=== WHAT IS BEING ASKED ===
Repeat the lines beginning at the one with "obj.matrix_world = Matrix.Identity(4)" and running to the end of the material, keeping the first and last of them, exactly as they appear.

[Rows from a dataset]
────────────────────────────────────────

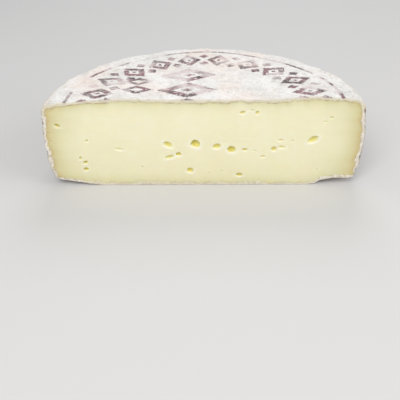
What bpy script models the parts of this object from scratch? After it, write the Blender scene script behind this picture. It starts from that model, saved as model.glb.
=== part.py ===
"""A half wheel of tomme cheese that rests on its base, with the cut face towards -Y.

It is one solid. An outline is turned through half a circle, smooth noise makes the rind uneven, and the eyes are
cut out of the flat face. Metres, +Z up. The origin is under the middle of the solid, on the surface it rests on.
"""

import math

import bmesh
import bpy
import numpy as np
from mathutils import Euler

MM = 0.001

# The wheel's driving sizes
WIDEST_RADIUS = 101 * MM
WIDEST_HEIGHT = 32 * MM
SIDE_BULGE = 1.9 * MM
TOP_HEIGHT = 61.7 * MM
TOP_FALL = 4 * MM
BASE_FLAT_RADIUS = 68 * MM
BASE_RISE = 5.4 * MM
CUT_Y = -50.95 * MM

# Where the rounded corners of the outline begin and end
BASE_EDGE_RADIUS = 97.0 * MM
SIDE_LOW = 7.5 * MM
SIDE_HIGH = 53.0 * MM
TOP_EDGE_RADIUS = 92.5 * MM

# How finely the turned surface is divided
TURN_STEPS = 100
BASE_ROWS = 6
CORNER_ROWS = 4
SIDE_ROWS = 15
TOP_ROWS = 9

# The rind's unevenness: the size of one bump, and how far it stands out
SWELL_SIZE, SWELL_HEIGHT = 46 * MM, 0.9 * MM
CRAG_SIZE, CRAG_HEIGHT = 9 * MM, 1.5 * MM
CALM_AT_CUT = 0.35

# How the top has settled: beside the cut it dips in the middle and stands up as a shoulder towards each end,
# the right end's side is drawn in under its shoulder, and away from the cut the rim lifts
MIDDLE_DIP = 0.65 * MM
LEFT_SHOULDER, LEFT_SHOULDER_START, LEFT_SHOULDER_END = 1.3 * MM, 22 * MM, 50 * MM
RIGHT_SHOULDER, RIGHT_SHOULDER_START, RIGHT_SHOULDER_END = 3.0 * MM, 34 * MM, 74 * MM
RIGHT_DRAW, RIGHT_DRAW_START, RIGHT_DRAW_END = 1.2 * MM, 78 * MM, 96 * MM
RIM_LIFT, RIM_RADIUS = 1.2 * MM, 97 * MM

# A flake of rind that has broken off under the right end
FLAKE_START_X = 73 * MM
FLAKE_STEP = 3.5 * MM
FLAKE_END_X = 84 * MM
FLAKE_FADE = 12 * MM
FLAKE_DEPTH = 2.1 * MM
FLAKE_REACH_Y = 26 * MM

# The eyes on the cut face, each as x, z, width, height in millimetres and its tilt in degrees
EYES = (
    (-5.3, 31.1, 5.4, 5.6, 0),
    (17.7, 26.7, 5.8, 5.2, -12),
    (-22.9, 30.5, 6.2, 4.0, -35),
    (8.5, 29.0, 4.8, 3.6, 10),
    (69.0, 33.7, 6.8, 3.7, 30),
    (44.7, 26.8, 3.9, 3.3, 15),
    (49.5, 28.1, 5.0, 2.2, -4),
    (-22.4, 21.1, 5.8, 2.9, 20),
    (-16.2, 23.4, 3.8, 2.7, 8),
    (-8.9, 11.2, 4.6, 3.3, 0),
    (23.2, 7.6, 4.0, 2.5, -6),
    (26.0, 26.5, 3.6, 2.1, 0),
    (38.0, 21.3, 3.2, 1.7, 5),
    (-91.1, 44.2, 3.4, 2.2, -20),
    (-79.8, 20.6, 1.6, 2.8, 0),
    (-76.8, 17.6, 3.4, 2.3, 25),
    (-77.1, 12.3, 2.8, 2.4, 0),
    (-54.3, 27.2, 5.2, 1.8, -10),
    (48.6, 33.2, 3.4, 1.4, 0),
    (23.9, 52.4, 3.6, 2.2, 12),
    (29.6, 54.0, 2.8, 1.3, 0),
    (33.0, 52.2, 2.5, 2.2, 0),
    (78.7, 48.7, 2.4, 1.3, 0),
    (-74.0, 33.3, 2.0, 1.7, 0),
)
EYE_DEPTH_SHARE = 0.55
EYE_LEAST_DEPTH = 0.9 * MM
EYE_BUMPS = 0.12
LARGE_EYE = 3.5 * MM

PASTE_COLOUR = (0.86, 0.79, 0.52, 1.0)
RIND_COLOUR = (0.62, 0.57, 0.50, 1.0)


def smooth_step(value, low, high):
    """0 below low, 1 above high, and a soft S between them."""
    t = np.clip((value - low) / (high - low), 0.0, 1.0)
    return t * t * (3.0 - 2.0 * t)


def hashed(cell, seed):
    """One repeatable value from -1 to 1 for each whole-numbered lattice cell, by mixing its three numbers."""
    n = cell.astype(np.int64)
    mixed = n[..., 0] * 73856093 ^ n[..., 1] * 19349663 ^ n[..., 2] * 83492791 ^ seed * 2654435761
    mixed = (mixed ^ (mixed >> 13)) & 0xFFFFFFFF
    mixed = (mixed * 1274126177) & 0xFFFFFFFF
    mixed = mixed ^ (mixed >> 16)
    return (mixed & 0xFFFFFF) / float(0x7FFFFF) - 1.0


def noise(points, size, seed):
    """Smooth noise from -1 to 1: the eight values round each point's lattice cell, blended by soft weights."""
    scaled = points / size
    cell = np.floor(scaled)
    share = scaled - cell
    share = share * share * (3.0 - 2.0 * share)
    total = np.zeros(len(points))
    for corner in np.ndindex(2, 2, 2):
        offset = np.array(corner)
        weight = np.prod(np.where(offset == 1, share, 1.0 - share), axis=1)
        total += weight * hashed(cell + offset, seed)
    return total


def side_radius(height):
    """The side's bulge: widest at WIDEST_HEIGHT, and drawn in towards both faces."""
    away = np.abs(height - WIDEST_HEIGHT) / (25 * MM)
    return WIDEST_RADIUS - SIDE_BULGE * away**2.2


def top_height(radius):
    """The top sinks slowly towards its rim."""
    return TOP_HEIGHT - TOP_FALL * (radius / (97 * MM)) ** 3


def base_height(radius):
    """The base is flat in the middle and lifts towards its rim."""
    outside = np.maximum(radius - BASE_FLAT_RADIUS, 0.0) / (30 * MM)
    return BASE_RISE * outside**1.2


def corner(start, knee, end):
    """A quadratic curve from start to end that bends towards the knee, without its two end points."""
    t = np.linspace(0.0, 1.0, CORNER_ROWS + 1)[1:-1, None]
    return (1 - t) ** 2 * np.array(start) + 2 * t * (1 - t) * np.array(knee) + t**2 * np.array(end)


def outline():
    """Radius and height of the rind, from the base's centre out, up the side and in to the top's centre."""
    base_r = np.concatenate([[0.0], np.linspace(BASE_FLAT_RADIUS, BASE_EDGE_RADIUS, BASE_ROWS)])
    side_z = np.linspace(SIDE_LOW, SIDE_HIGH, SIDE_ROWS)
    top_r = TOP_EDGE_RADIUS * np.sqrt(np.linspace(1.0, 0.0, TOP_ROWS))
    base = np.column_stack([base_r, base_height(base_r)])
    side = np.column_stack([side_radius(side_z), side_z])
    top = np.column_stack([top_r, top_height(top_r)])
    low_knee = (WIDEST_RADIUS - SIDE_BULGE, BASE_RISE)
    high_knee = (WIDEST_RADIUS - SIDE_BULGE, top_height(WIDEST_RADIUS - SIDE_BULGE))
    low_corner = corner(base[-1], low_knee, side[0])
    high_corner = corner(side[-1], high_knee, top[0])
    return np.concatenate([base, low_corner, side, high_corner, top])


def turned_half(points):
    """The outline spun through half a circle about the wheel's axis, and closed by one flat face at the cut."""
    mesh = bmesh.new()
    verts = [mesh.verts.new((r, CUT_Y, z)) for r, z in points]
    edges = [mesh.edges.new(pair) for pair in zip(verts, verts[1:])]
    bmesh.ops.spin(mesh, geom=verts + edges, cent=(0, CUT_Y, 0), axis=(0, 0, 1), angle=math.pi, steps=TURN_STEPS)
    bmesh.ops.remove_doubles(mesh, verts=mesh.verts, dist=0.001 * MM)
    rim = [edge for edge in mesh.edges if edge.is_boundary]
    bmesh.ops.holes_fill(mesh, edges=rim)
    bmesh.ops.recalc_face_normals(mesh, faces=mesh.faces)
    return mesh


def uneven(points):
    """The points of the smooth body, moved by the rind's swells and crags, the settled top and the broken flake."""
    x, y, z = points.T
    along = y - CUT_Y
    radius = np.hypot(x, along)
    away_from_cut = smooth_step(along, 0.0, 45 * MM)
    strength = CALM_AT_CUT + (1.0 - CALM_AT_CUT) * away_from_cut
    near_side = smooth_step(radius, 84 * MM, 97 * MM)
    near_top = smooth_step(z, 34 * MM, 58 * MM)
    lifted_base = smooth_step(radius, BASE_FLAT_RADIUS, 90 * MM) * (1.0 - smooth_step(z, 8 * MM, 16 * MM))

    swell = noise(points, SWELL_SIZE, 59) * SWELL_HEIGHT
    crag = (0.35 - np.abs(noise(points, CRAG_SIZE, 11))) * CRAG_HEIGHT * strength
    outward = (swell * strength + crag) * near_side
    outward -= RIGHT_DRAW * smooth_step(x, RIGHT_DRAW_START, RIGHT_DRAW_END) * (1.0 - away_from_cut) * near_top
    settled = LEFT_SHOULDER * smooth_step(-x, LEFT_SHOULDER_START, LEFT_SHOULDER_END) - MIDDLE_DIP
    settled += RIGHT_SHOULDER * smooth_step(x, RIGHT_SHOULDER_START, RIGHT_SHOULDER_END)
    lift = RIM_LIFT * (radius / RIM_RADIUS) ** 3 + swell * (1.0 - near_side)
    upward = settled * (1.0 - away_from_cut) + lift * away_from_cut + 0.4 * crag * near_side
    upward *= near_top
    upward += 0.5 * np.abs(noise(points, CRAG_SIZE, 23)) * CRAG_HEIGHT * lifted_base
    flake = smooth_step(x, FLAKE_START_X, FLAKE_START_X + FLAKE_STEP)
    flake *= 1.0 - smooth_step(x, FLAKE_END_X, FLAKE_END_X + FLAKE_FADE)
    flake *= 1.0 - smooth_step(along, 0.0, FLAKE_REACH_Y)
    upward += FLAKE_DEPTH * flake * (1.0 - smooth_step(z, 3 * MM, 10 * MM))

    wider = (radius + outward) / np.maximum(radius, MM)
    return np.column_stack([x * wider, CUT_Y + along * wider, z + upward])


def object_from(mesh, name):
    """A scene object that holds this bmesh."""
    data = bpy.data.meshes.new(name)
    mesh.to_mesh(data)
    mesh.free()
    made = bpy.data.objects.new(name, data)
    bpy.context.collection.objects.link(made)
    return made


def eye_cutter():
    """All the eyes as one helper: bumpy flattened balls, each half sunk in the cut face."""
    mesh = bmesh.new()
    for index, (x, z, width, height, tilt) in enumerate(EYES):
        half = np.array([width / 2, max(height * EYE_DEPTH_SHARE, EYE_LEAST_DEPTH / MM), height / 2]) * MM
        detail = 2 if width * MM > LARGE_EYE else 1
        ball = bmesh.ops.create_icosphere(mesh, subdivisions=detail + 1, radius=1.0)["verts"]
        # Each ball is first turned at random, so that none of its corners lies exactly in the cut face
        shape = np.array([vert.co for vert in ball]) @ np.array(Euler((0.4 + index, 0.7 * index, 1.1)).to_matrix())
        shape *= (1.0 + EYE_BUMPS * noise(shape + 10.0 * index, 0.9, 41))[:, None] * half
        turn = math.radians(tilt)
        placed_x = shape[:, 0] * math.cos(turn) - shape[:, 2] * math.sin(turn) + x * MM
        placed_z = shape[:, 0] * math.sin(turn) + shape[:, 2] * math.cos(turn) + z * MM
        for vert, place in zip(ball, zip(placed_x, shape[:, 1] + CUT_Y, placed_z)):
            vert.co = place
    cutter = object_from(mesh, "eye_cutter")
    cutter.hide_render = True
    cutter.display_type = "WIRE"
    return cutter


def finish(name, colour, roughness):
    """A Principled material with one colour."""
    material = bpy.data.materials.new(name)
    material.use_nodes = True
    shader = material.node_tree.nodes["Principled BSDF"]
    shader.inputs["Base Color"].default_value = colour
    shader.inputs["Roughness"].default_value = roughness
    shader.inputs["Metallic"].default_value = 0.0
    return material


def half_wheel():
    """The half wheel itself, with the rind's finish outside and the paste's on the cut face."""
    mesh = turned_half(outline())
    places = uneven(np.array([vert.co for vert in mesh.verts]))
    for vert, place in zip(mesh.verts, places):
        vert.co = place
    cut_face = max(mesh.faces, key=lambda face: len(face.verts))
    cut_face.material_index = 1
    made = object_from(mesh, "half_wheel")
    made.data.materials.append(finish("rind", RIND_COLOUR, 0.85))
    made.data.materials.append(finish("paste", PASTE_COLOUR, 0.5))
    made.data.shade_smooth()
    made.data.set_sharp_from_angle(angle=math.radians(50))
    eyes = made.modifiers.new("eyes", "BOOLEAN")
    eyes.operation = "DIFFERENCE"
    eyes.solver = "EXACT"
    eyes.use_self = True
    eyes.object = eye_cutter()
    eyes.object.data.materials.append(made.data.materials["paste"])
    return made


def main():
    for old in list(bpy.data.objects):
        bpy.data.objects.remove(old)
    half_wheel()


main()
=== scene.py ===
# %% [markdown]
# # Half a tomme cheese
# A tomme is a round, low cheese. Its crust is grey-brown under a dry white mould, and its paste is ivory with
# small eyes. This notebook dresses the plain solid of one half wheel with its real surfaces: the rind, the
# cut paste inside it, the worn stamp on top, and then light, floor and camera. Lengths are in metres.
#
# The solid comes first, because every piece is placed in its frame: +X along the cut, the cut face towards
# -Y, +Z up, and the origin under the middle.

# %% The solid and its box
import math

import bmesh
import bpy
import numpy as np
from mathutils import Euler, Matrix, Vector


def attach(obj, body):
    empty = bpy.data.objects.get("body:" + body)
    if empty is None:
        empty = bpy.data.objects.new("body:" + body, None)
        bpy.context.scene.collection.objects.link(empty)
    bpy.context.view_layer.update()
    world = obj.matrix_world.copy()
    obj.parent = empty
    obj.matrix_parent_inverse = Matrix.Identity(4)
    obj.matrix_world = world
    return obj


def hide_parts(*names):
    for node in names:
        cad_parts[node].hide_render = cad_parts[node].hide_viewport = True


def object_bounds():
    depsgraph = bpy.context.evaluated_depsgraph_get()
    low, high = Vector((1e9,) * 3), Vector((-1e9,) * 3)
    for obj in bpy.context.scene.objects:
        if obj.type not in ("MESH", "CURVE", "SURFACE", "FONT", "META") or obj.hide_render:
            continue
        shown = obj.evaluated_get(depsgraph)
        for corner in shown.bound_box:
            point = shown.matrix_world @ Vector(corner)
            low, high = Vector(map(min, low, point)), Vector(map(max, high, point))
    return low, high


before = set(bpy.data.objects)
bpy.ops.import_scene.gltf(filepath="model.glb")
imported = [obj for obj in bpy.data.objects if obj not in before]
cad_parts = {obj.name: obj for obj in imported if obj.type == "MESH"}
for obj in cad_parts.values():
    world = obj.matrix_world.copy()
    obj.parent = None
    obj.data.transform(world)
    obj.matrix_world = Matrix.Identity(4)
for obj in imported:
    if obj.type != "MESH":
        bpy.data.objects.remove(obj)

MM = 0.001
solid_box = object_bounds()
print("solid's box in mm:", [[round(v / MM, 1) for v in corner] for corner in solid_box])

# %% [markdown]
# ## The wheel's form
# A wheel of cheese is a turned shape that has settled: its side bulges, its top sinks a little towards the
# rim, and its base lifts where the rim curls up. It could be sculpted from a cylinder. Here the outline is
# written as a few formulas instead, because the rind and the paste must meet along the same line, and both
# can then ask the same functions where that line runs. The values are those of the solid.

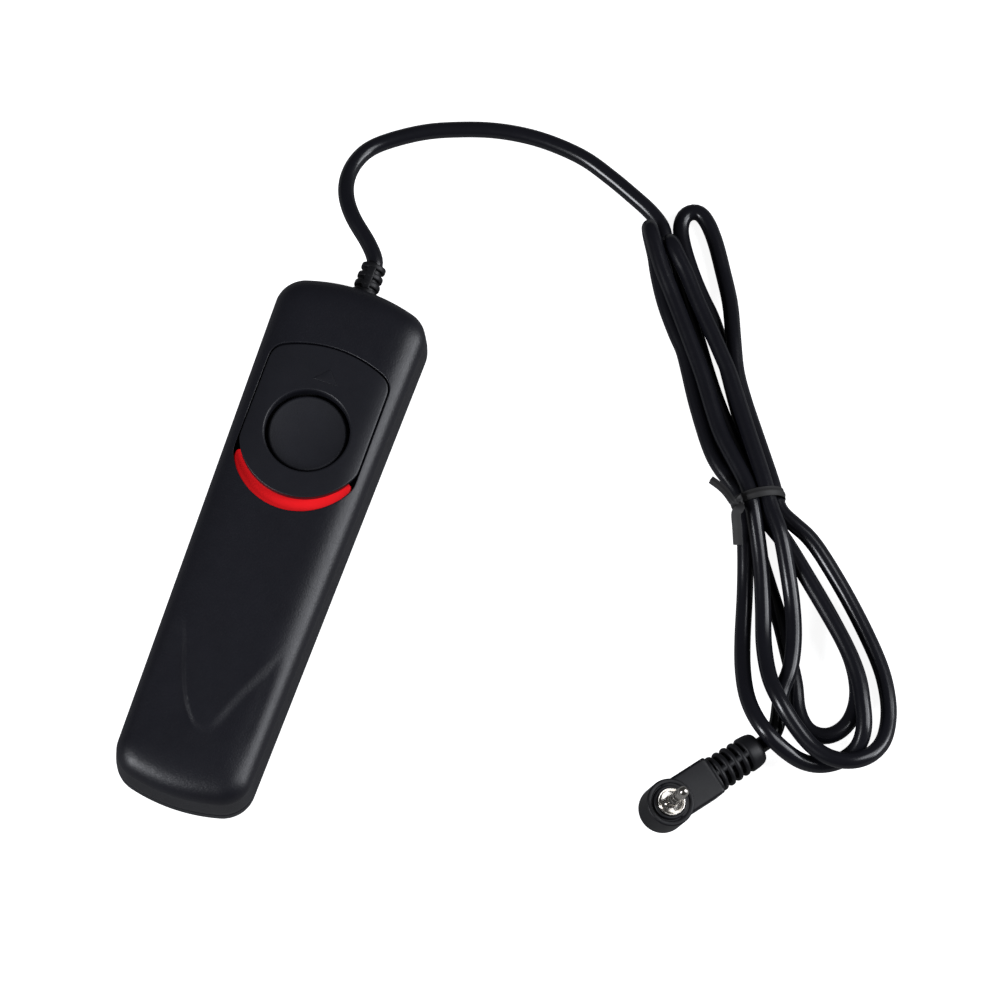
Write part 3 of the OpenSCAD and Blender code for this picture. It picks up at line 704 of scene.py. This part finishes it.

────────────────────────────────────────

=== FULL SOLUTION ===
    obj.matrix_world = Matrix.Identity(4)
for obj in imported:
    if obj.type != "MESH":
        bpy.data.objects.remove(obj)

MM = 0.001
solid_box = object_bounds()
print("solid's box in mm:", [[round(v / MM, 1) for v in corner] for corner in solid_box])

# %% [markdown]
# ## The wheel's form
# A wheel of cheese is a turned shape that has settled: its side bulges, its top sinks a little towards the
# rim, and its base lifts where the rim curls up. It could be sculpted from a cylinder. Here the outline is
# written as a few formulas instead, because the rind and the paste must meet along the same line, and both
# can then ask the same functions where that line runs. The values are those of the solid.

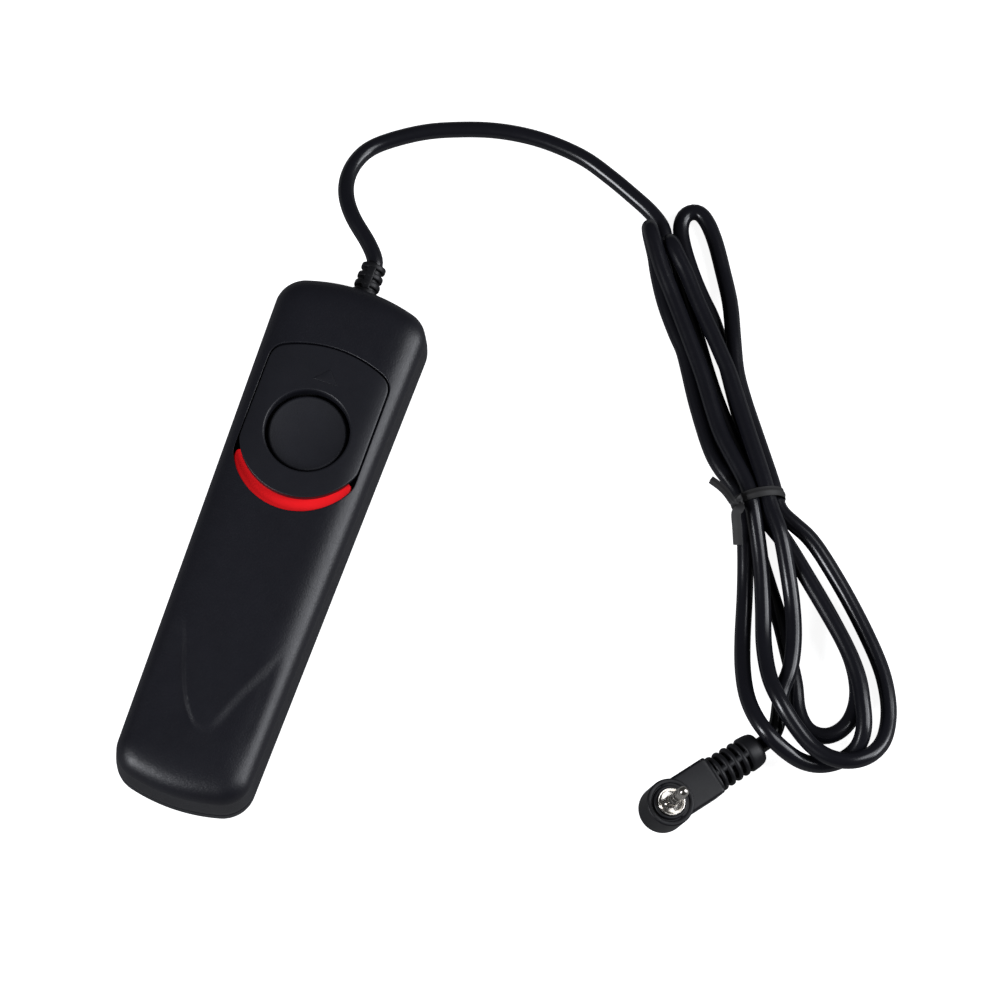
Write part 3 of the OpenSCAD and Blender code for this picture. It picks up at line 704 of scene.py. This part finishes it.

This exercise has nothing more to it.